What to know before you rig up

Blackfin tuna fall under the federal highly migratory species framework, so rules matter before you fish them in state or federal waters. NOAA Fisheries requires a federal HMS Angling Permit when targeting certain federally managed tuna species, and anglers should check the tuna regulations before heading into federal waters.

FWC also notes that recreational unregulated species have a default bag limit of two fish or 100 pounds per day, whichever is more, so it pays to know exactly what is covered by the current tuna rules before the first baits go out. In a fishery this active, the last thing you want is to sort out the paperwork after the fish are already in the box.
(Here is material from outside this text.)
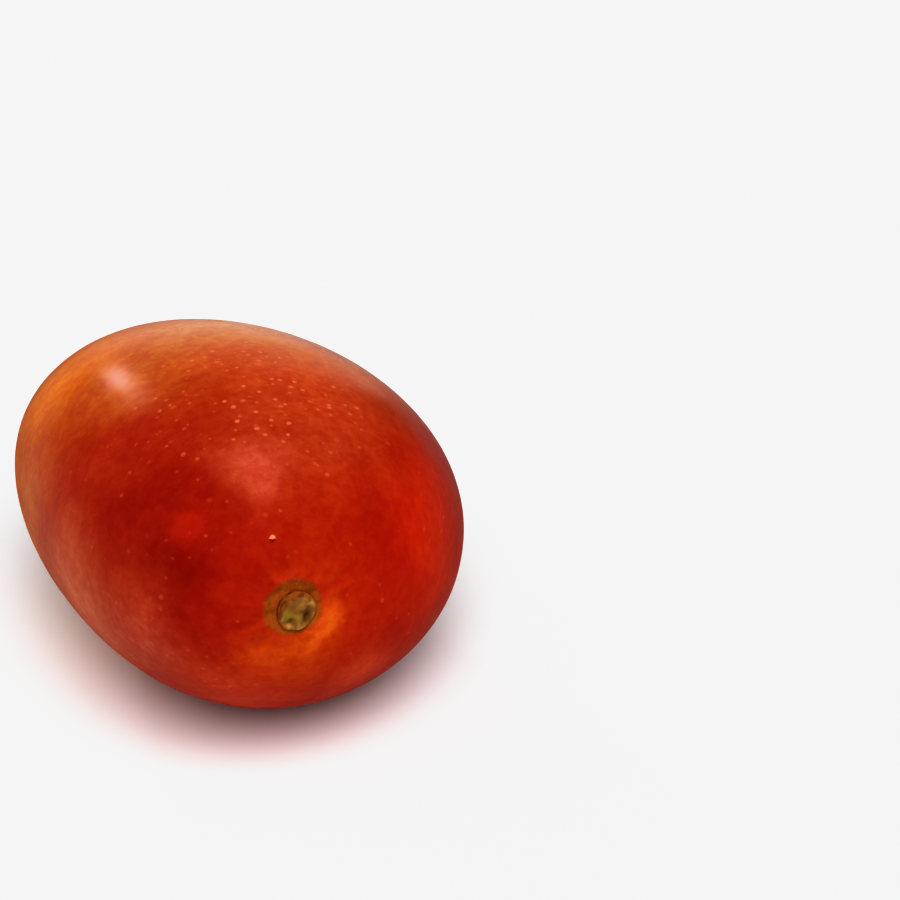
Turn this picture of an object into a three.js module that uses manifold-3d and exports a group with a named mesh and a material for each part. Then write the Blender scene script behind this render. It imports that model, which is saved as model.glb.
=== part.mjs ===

The Fort Lauderdale takeaway

Fort Lauderdale’s spring offshore bite is not just hot, it is useful. The combination of cleaner water, close-in blackfin grounds, strong spring spawning timing, and a mixed bag of sailfish, mahi-mahi, kingfish, and tuna makes this one of the most efficient tuna windows on the South Florida calendar.

For anglers tracking the run, the important signals are simple: clean water, steady action across multiple species, and live bait starting to pick off the better blackfin. If those pieces stay in place, the Fort Lauderdale bite still has room to build.